For Accelerators To Succeed, Startups Need To Spread Their Wings

entrepreneurial-networkingIn a recent post I looked at some of the talent issues surrounding startup success.  Human capital is vital, and with many startups consisting of the founding team, and the founding team alone, the need to tap into external resources is vital.  This could be academics to help validate your product, customers to co-create with you, or government agencies to help you navigate regulatory hurdles.  The article highlighted how networking to find these people was especially important for Swiss firms who live outside of the country’s main cities, and so the resources are not literally on their doorstep.

This is similar for founders from poorer backgrounds, as research has shown that founders from wealthy backgrounds have an instant social network to tap into, whereas poorer founders have to work that little bit harder.  Ordinarily, incubators, accelerators and other startup support services should provide such networking opportunities, but recent research from Harvard Business School suggests they may be selling entrepreneurs short.

Spreading the net

The value of networks comes when you are able to tap into expertise and experiences outside of your own, but the study suggests that many of the entrepreneurs participating in incubators and accelerators are already pretty familiar with their peers in the program.

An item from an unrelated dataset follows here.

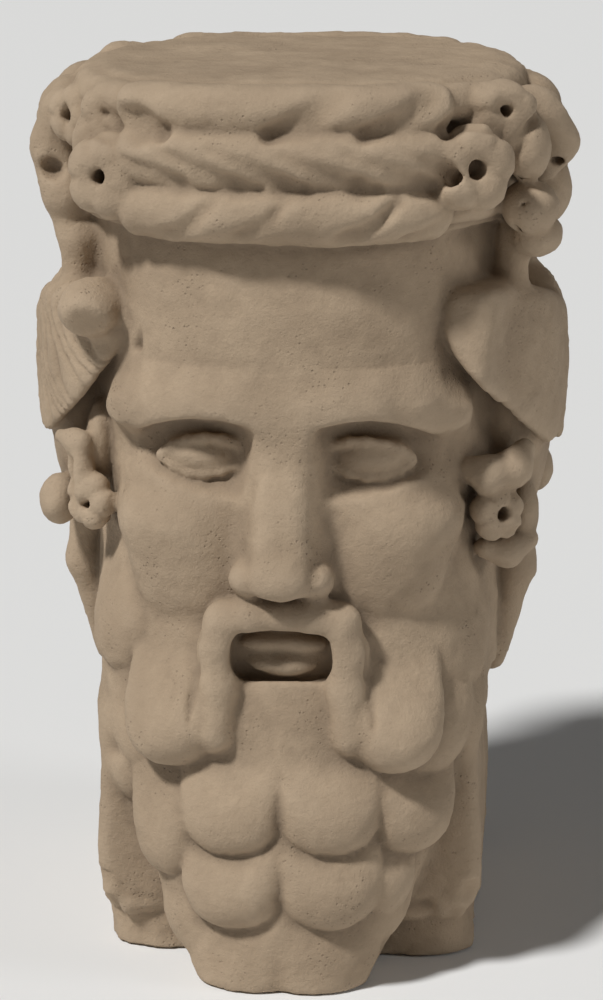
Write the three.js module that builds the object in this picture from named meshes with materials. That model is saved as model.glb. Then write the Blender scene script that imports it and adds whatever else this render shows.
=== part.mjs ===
// Janus herm: a bearded head with two faces set back to back, carved from one block of stone.
// Both faces wear a band of three twisted rolls, with drilled flowers at the temples and the ears.
// The top is dressed flat. The neck is a square block, cut flat below, and the head stands on it.
// Millimetres. +Z is up, the front face looks along -Y, and the origin is the centre of the underside.
import * as THREE from "three";

// Driving dimensions
const HEIGHT = 409;
const HAIRLINE = 341; // lower edge of the band, on the forehead
const FACE_HALF = 87; // half the breadth of the face
const FACE_OUT = 105; // from the middle plane out to the skin of the face
const BLOCK_HALF = [86, 78]; // the neck block, across and through
const CELL = 3.1; // spacing of the grid that the form is sampled on
const MOST_TRIANGLES = 9600;

// Places on the face, from the thirds and fifths of the drawing-book head
const THIRD = 79;
const BROW = HAIRLINE - THIRD;
const NOSE_BASE = BROW - THIRD;
const MOUTH = NOSE_BASE - THIRD / 3;
const EYE_WIDE = (FACE_HALF * 2) / 5;
const EYE = EYE_WIDE; // from the middle line to the middle of an eye
const EYE_LINE = BROW - 19;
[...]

The research reveals that entrepreneurs have a clear tendency to gravitate towards programs that contain people they already know, and once on those programs, to stick with this cluster of familiar faces rather than expanding their network.  This reluctance to step outside of the familiar significantly undermines their attempts to learn and improve their business.

This can be especially damaging for early stage startups, as they are in desperate need of the right kind of human capital both to develop their value proposition, and to bring it to market.

Back in 1977, Thomas Allen proposed the Allen Curve to explain the importance of proximity to collaboration.  It suggests that collaboration diminishes as a function of distance. Indeed, even simple conversations are significantly less likely to occur when people are over 10 meters apart.

MIT research from a few years ago found that the Allen Curve still pervades today, even as digital tools have emerged to break it down.  The study examined over 40,000 published papers and 2,350 patents from MIT researchers over a 10 year period, and mapped out a network of collaborators across the university, before then examining the locations of each collaboration, particularly in relation to the departmental and institutional membership of each researcher.

“Intuitively, there is a connection between space and collaboration,” the researchers say. “That is, you have better chance of meeting someone, connecting, and working together if you are close by spatially.

Spreading wings

The implications of this were illustrated by the Harvard study, which followed 112 entrepreneurs who participated in a startup bootcamp in India.  Each participant was asked to identify the people they already knew from the roster of attendees prior to the event starting, before each was then randomly assigned to teams and workstations in the open office space of the facility.  The teams were tasked with creating a mobile app, and their interactions were tracked via their email conversations and social media postings on the program’s platform.

The results suggested a slight deviation from the Allen Curve, in that physical proximity was much less influential than the prior relationships between attendees.  It transpired that people were much more likely to interact with people they already knew prior to the program.

The kicker is however, that the apps that were rated most highly, both by the participants and by external judges, were created by those where the team members didn’t know each other prior to the program.  The more familiar people were with their peers already, the lower the quality of their work during the program.

“The whole premise of these things is that you’re going to learn from other people and make new connections,” the researchers explain.

Supporting or strangling growth?

It would be dangerous to think this might just be an Indian thing, or even a software engineering thing.  For instance, one study of incubators and accelerators Britain, Germany and the United States found that the environments were not helpful at all for startups, and almost did more harm than good for their growth prospects.

It found that the sponsors of such programs often fell into the trap of thinking that simply having a program was job done, and therefore didn’t feel the need to provide much support to the startups themselves.  Worryingly however, the same was also true for the entrepreneurs, who often felt that acceptance into the incubator meant they had succeeded.  It was rare for this to be seen as the beginning of a journey rather than the end.

Incubators, accelerators and other programs to support startups are cropping up throughout the world as cities, universities and companies are striving to innovate more effectively.  The evidence unfortunately seems to suggest that many of these schemes are not only failing in their core task, but they are doing more harm than good.

“Startups need professional support for successful international growth. The nature of this support, however, is what makes the difference. Good incubators and accelerators drag founders out of their comfort zone and make them ready to expand their network and explore new opportunities. This is exactly what we are doing at EIT Digital, all the way from pre-incubation to scale up acceleration, with support from our Innovation Activities, our business creation activities, and our EIT Digital Accelerator,” EIT Digital’s CEO Willem Jonker says.

Whilst there is no easy solution to this problem, a good start would be to ensure that participants are relatively new to one another, and that they are encouraged to both work and network outside of their normal social circle as often as possible.  Some incubators do a great job of doing this, but the time is nigh for all to follow suit so that startups get the support they desperately need to scale up.